4. Abolish the Current FLRA, FLRA General Counsel, MSPB and OSC
If this sounds draconian, see below:
- Replace the OSC with a government-wide merit systems inspector general whose job also includes whistleblower protection.
- Replace the FLRA General Counsel with the negotiated grievance procedure.
- Create a single integrated appeals system within the consolidated Agency and make its decisions appealable only to the Federal Circuit with limited grounds such as the existence of new and material evidence not available earlier or use the basis for arbitration review now used by the courts.
- The idea that taxpayers pay punitive damages in complaints or appeals is crazy. End that practice and require specific Agency action if a manager acted willfully in violation of an employee’s rights.

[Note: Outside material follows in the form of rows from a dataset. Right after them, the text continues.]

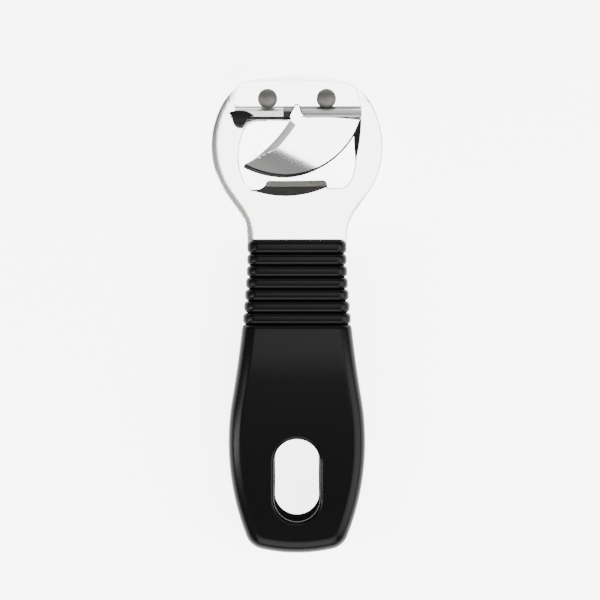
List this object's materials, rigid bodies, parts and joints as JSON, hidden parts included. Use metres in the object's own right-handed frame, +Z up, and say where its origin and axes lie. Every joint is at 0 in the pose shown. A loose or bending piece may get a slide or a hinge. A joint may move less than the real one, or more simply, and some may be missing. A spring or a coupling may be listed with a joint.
{
  "type": "can opener",
  "caption": "Fixed lever can opener: stamped ring head with riveted sickle blade, rim claw and cap-lifting tongue, on a ribbed moulded handle with an oval hanging hole",
  "frame": {"origin": "centre of the footprint of the bounding box, on the plane the tool lies on", "axes": "+Y runs from the handle end to the head, +X to the right seen from the working face, +Z up out of the working face; the tool lies on the back of its handle"},
  "size_m": [0.0506, 0.1401, 0.018],
  "materials": {
    "head_plate": "satin polished stainless sheet",
    "cutter_plate": "mirror polished hardened steel, ground cutting edge",
    "rivet": "polished rivet head",
    "handle_core": "moulded rigid plastic",
    "grip_sleeve": "smooth semi-gloss elastomer"
  },
  "bodies": {
    "root": {"head_plate": "head_plate", "cutter_plate": "cutter_plate", "left_rivet": "rivet", "right_rivet": "rivet", "handle_core": "handle_core", "grip_sleeve": "grip_sleeve"}
  },
  "joints": []
}
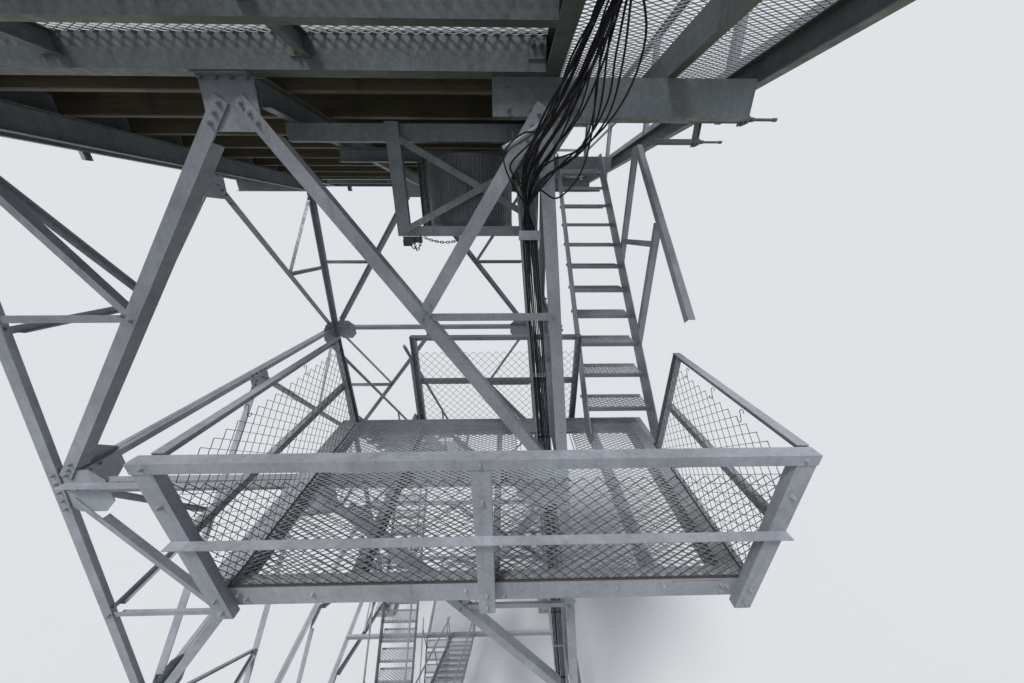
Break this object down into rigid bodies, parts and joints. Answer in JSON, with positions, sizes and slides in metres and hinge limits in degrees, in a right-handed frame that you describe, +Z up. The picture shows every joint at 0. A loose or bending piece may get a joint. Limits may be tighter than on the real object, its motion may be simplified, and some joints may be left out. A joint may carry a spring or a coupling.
{
  "type": "fire lookout tower",
  "caption": "Square lattice tower of galvanised steel angles with switchback stairs, a fenced side balcony, and a glazed cab on a grated walkway.",
  "frame": {"origin": "middle of the tower at ground level", "axes": "+Z up, the front face with the balcony towards -Y, +X to the right seen from the front"},
  "size_m": [7.8576, 7.8576, 19.8906],
  "materials": {
    "galvanised_steel": "hot-dip galvanised, weathered to a streaked blue-grey",
    "weathered_steel": "galvanised, darker and stained by moss and rust on the underside",
    "concrete": "rough cast concrete",
    "planks": "damp, dark softwood boards with green growth",
    "joist_timber": "weathered sawn timber, green and brown with damp",
    "grating": "galvanised expanded metal",
    "fence_wire": "dark, rusty woven wire",
    "cab_paint": "chalky light paint on panels",
    "door_paint": "satin paint",
    "roof_sheet": "standing-seam sheet, dull",
    "window_glass": "clear window glass",
    "drum_metal": "dull ribbed sheet metal",
    "cable_rubber": "black sheathed cables"
  },
  "bodies": {
    "root": {"footings": "concrete", "leg_front_left": "galvanised_steel", "leg_front_right": "galvanised_steel", "leg_back_right": "galvanised_steel", "leg_back_left": "galvanised_steel", "front_bracing": "galvanised_steel", "right_bracing": "galvanised_steel", "back_bracing": "galvanised_steel", "left_bracing": "galvanised_steel", "gusset_plates": "galvanised_steel", "level_1_beams": "galvanised_steel", "level_2_beams": "galvanised_steel", "level_3_beams": "galvanised_steel", "level_4_beams": "galvanised_steel", "deck_arms": "weathered_steel", "deck_outriggers": "weathered_steel", "deck_edge_beams": "weathered_steel", "deck_stringers": "weathered_steel", "cab_joists": "joist_timber", "cab_floor": "planks", "walkway_grating": "grating", "walkway_railing": "galvanised_steel", "cab_front_wall": "cab_paint", "cab_right_wall": "cab_paint", "cab_back_wall": "cab_paint", "cab_left_wall": "cab_paint", "cab_glass": "window_glass", "cab_door": "door_paint", "cab_roof": "roof_sheet", "balcony_frame": "galvanised_steel", "balcony_floor": "grating", "balcony_railing": "galvanised_steel", "balcony_fence": "fence_wire", "stair_flight_1": "galvanised_steel", "stair_flight_2": "galvanised_steel", "stair_flight_3": "galvanised_steel", "stair_flight_4": "galvanised_steel", "stair_landings": "galvanised_steel", "stair_handrails": "galvanised_steel", "upper_stair": "galvanised_steel", "upper_stair_rail": "galvanised_steel", "drum_cradle": "weathered_steel", "ribbed_drum": "drum_metal", "cable_ladder": "galvanised_steel", "cable_bundle": "cable_rubber", "instrument_arms": "weathered_steel"}
  },
  "joints": []
}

- Create a government-wide office within the consolidated Agency to provide advice and assistance on labor management relations and related programs. Currently, there is absolutely no coordination of cases going to FLRA, MSPB, EEOC or FSIP. That’s also crazy, folks. If someone in one Agency makes a poor or ill-considered decision, its effects in resulting case law can be enormous.
There are many more things needing doing but one thing is certain. Aristotle, who lived almost 2500 years ago said: “Criticism is something we can avoid easily by
saying nothing, doing nothing, and being nothing. ” Similarly, Ben Franklin said: “The man who achieves makes many mistakes, but he never makes the biggest mistake of all – doing nothing.”
As always, any opinion cited above is mine alone.